Il serait très opportun que tu m’aidasses à lever la table avant que nous n’allasions regarder la télé. “It would be timely if you help me lift the table before we watch TV.”
As I mentioned above regarding the passé simple, there are tenses that have a perhaps pedantic flavor for native speakers, and the imparfait du subjonctif seems to be one of them. This tweet probably demonstrates well the general French attitude towards the imparfait du subjonctif:
“The imparfait du subjonctif is funny: Il fallu que j’allase”
Here’s another heartfelt expression of the poster’s attitude towards the imparfait du subjonctif:
(No idea what the English is doing there!)
As a non-native speaker, I don’t get it—Americans love a good subjunctive, even if we’re not very good at producing them ourselves.

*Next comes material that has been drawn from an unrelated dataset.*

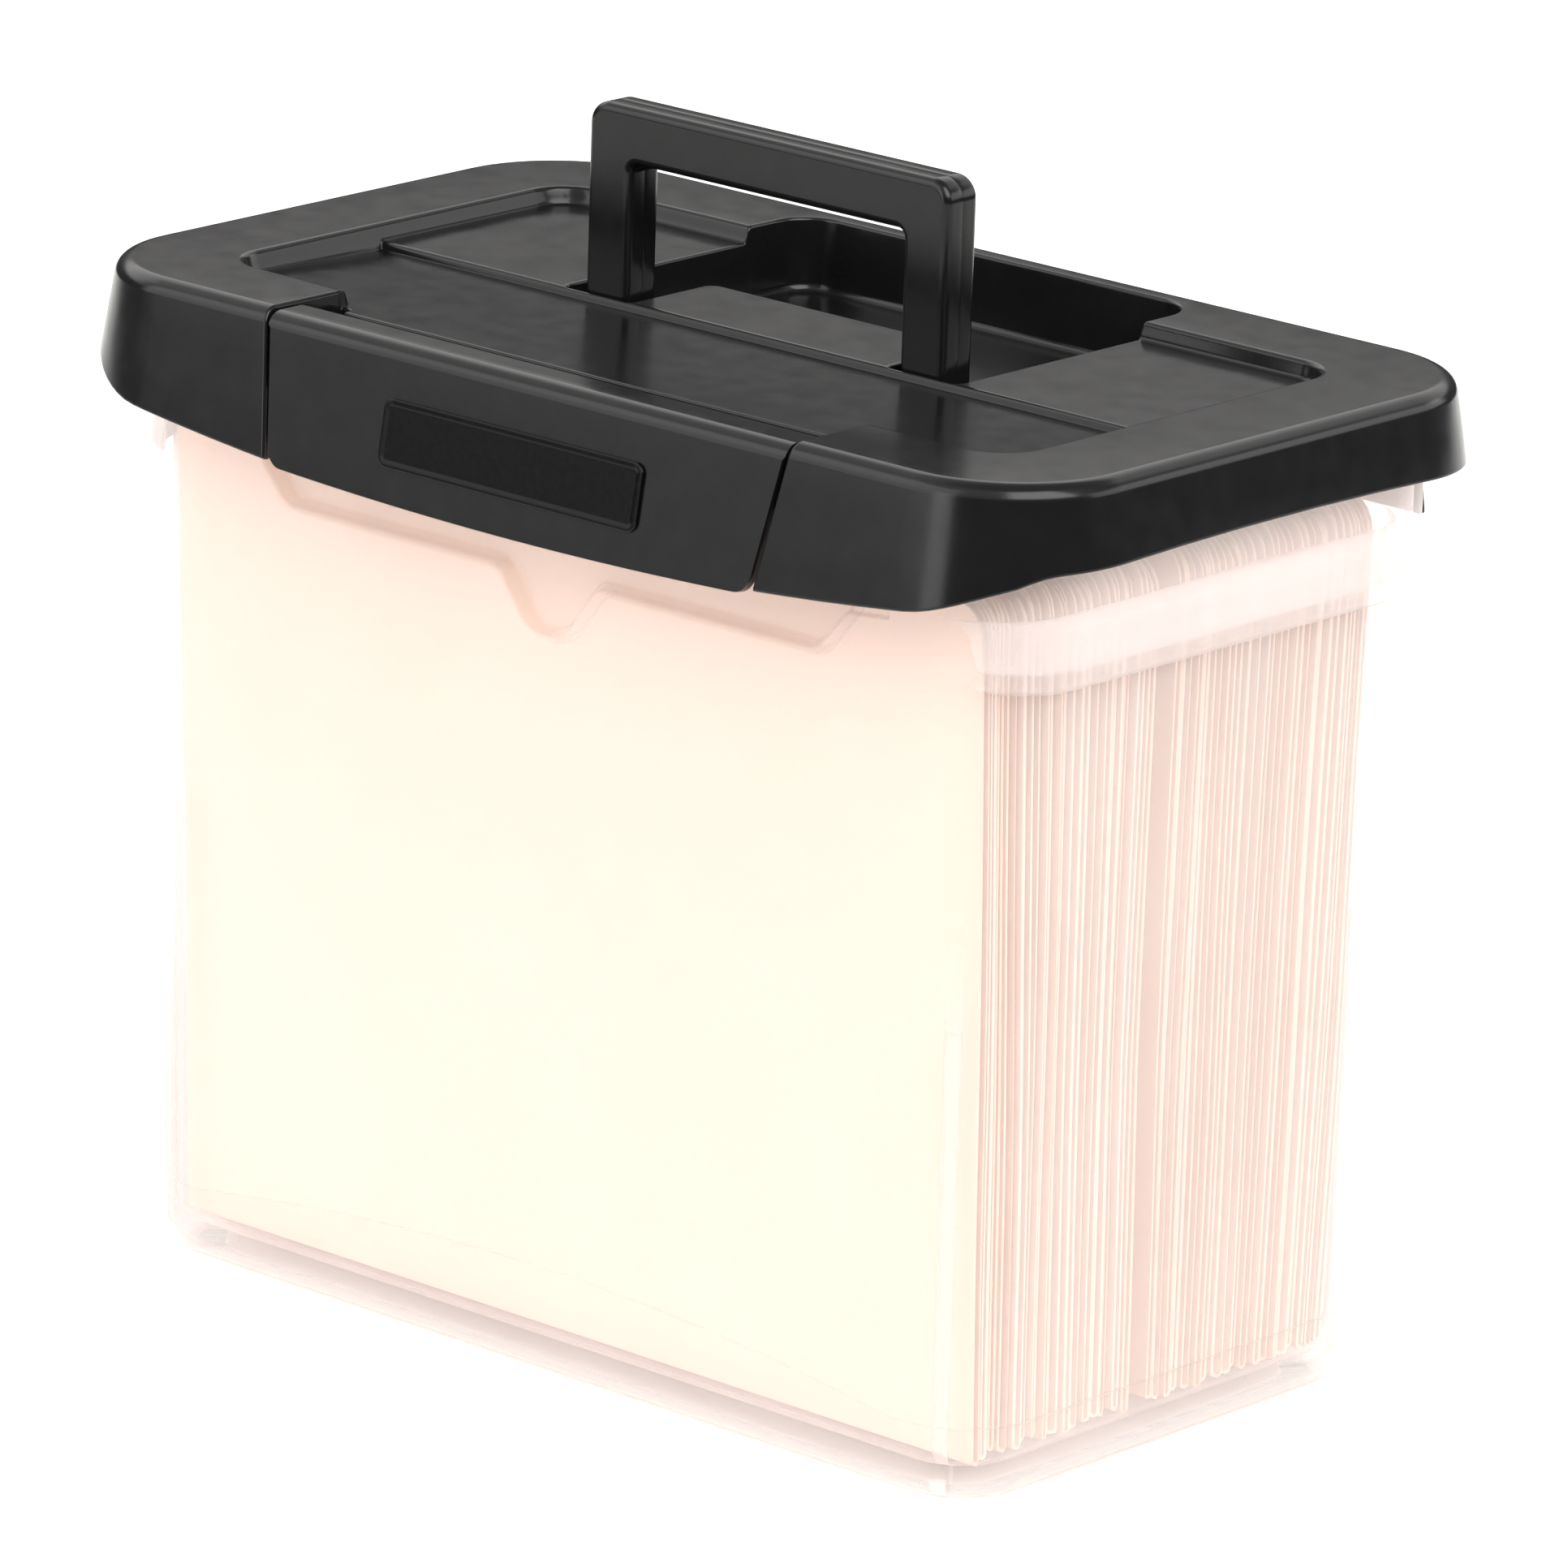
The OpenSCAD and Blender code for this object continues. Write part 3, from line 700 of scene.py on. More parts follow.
def build_latch():
    points, tilt = [], math.atan(FLARE)
    for x, low in latch_columns():
        start = LATCH_TOP - RIM_EDGE + RIM_EDGE * math.sin(tilt)
        for share in (0.0, 0.04, 0.2, 0.5, 0.8, 1.0):
            z = low + (start - low) * share
            points.append((narrowed(x, z), face_y(z) + 0.165 * share, z))
        for a in np.linspace(tilt, math.pi / 2, 8)[1:]:
            points.append((x, -RIM_Y + RIM_EDGE - RIM_EDGE * math.cos(a),
                           LATCH_TOP - RIM_EDGE + RIM_EDGE * math.sin(a)))
        points += [(x, y, LATCH_TOP) for y in (-95.0, -92.0, -89.6, -89.0)]
    columns = len(latch_columns())
    faces = grid_faces(columns, len(points) // columns)
    sheet = new_piece("latch_panel", points, faces, black_polypropylene, closed=False)
    if sheet.data.polygons[0].normal.y > 0:
        sheet.data.flip_normals()
    apply_modifier(sheet, "SOLIDIFY", thickness=LATCH_WALL / 1000, offset=-1, use_even_offset=True)
    apply_modifier(sheet, "BEVEL", width=0.0009, segments=3, limit_method="ANGLE",
                   angle_limit=math.radians(50))
    pins = [rod(-LATCH_X + 2, LATCH_X - 2, LATCH_PIN_Y, LATCH_PIN_Z, 4.0),
            rod(-97.9, 97.9, LATCH_PIN_Y, LATCH_PIN_Z, 2.0)]
    hook = soft_block((-50, -107, 245.5), (50, -99.3, 248), 0.5)
    ribs = []
    for x in (-60, 0, 60):
        side = [(-96, 281), (-101.4, 283.2), (face_y(270) + 1, 270)]
        corners = [(x + d, y, z) for d in (-1, 1) for y, z in side]
        ribs.append((corners, [(0, 1, 2), (5, 4, 3), (0, 3, 4, 1), (1, 4, 5, 2), (2, 5, 3, 0)]))
    add_parts(sheet, pins + [hook] + ribs)
    return sheet


latch = build_latch()
print("latch:", len(latch.data.polygons), "faces")

# %% [markdown]
# ### The plate on the latch
# The front carries a flat plate, pressed in a hard glossy plastic and stuck on. Here it stays
# plain. Its edge is turned over in a small radius, and that radius is what catches the light.

# %% Plate material and plate
PLATE_W, PLATE_H, PLATE_Z, PLATE_RISE = 95.0, 19.0, 262.5, 0.9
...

But, enough with the sociolinguistics that I don’t have native speaker intuitions about—let’s get back to the morphology.
The third person singular is less cute in that unlike the first and second person singular, it doesn’t end with an unusual sound, but it does have one nice, and very French-orthography, complication: although it sounds the same in the passé simple and the imparfait du subjonctif, it is spelt totally differently, and with a circumflex accent in the imparfait du subjonctif. Here is how it works—bear in mind again that in the third person singular, these two tenses are pronounced the same:
|
passé simple |
imparfait du subjonctif |
aimer |
on aima |
qu’on aimât |
manger |
on mangea |
qu’on mangeât |
lancer |
on lança |
qu’on lançât |
aller |
on alla |
qu’on allât |
OK, that’s enough for one day–believe it or not, I’ve been working on this post for weeks. Let’s return to the imparfait du subjonctif another day—now it’s time to get out of the apartment and enjoy a beautiful day in Paris. A plus tard! (Whether or not there should be an accent grave on that preposition is a subject that we will also leave for another day.)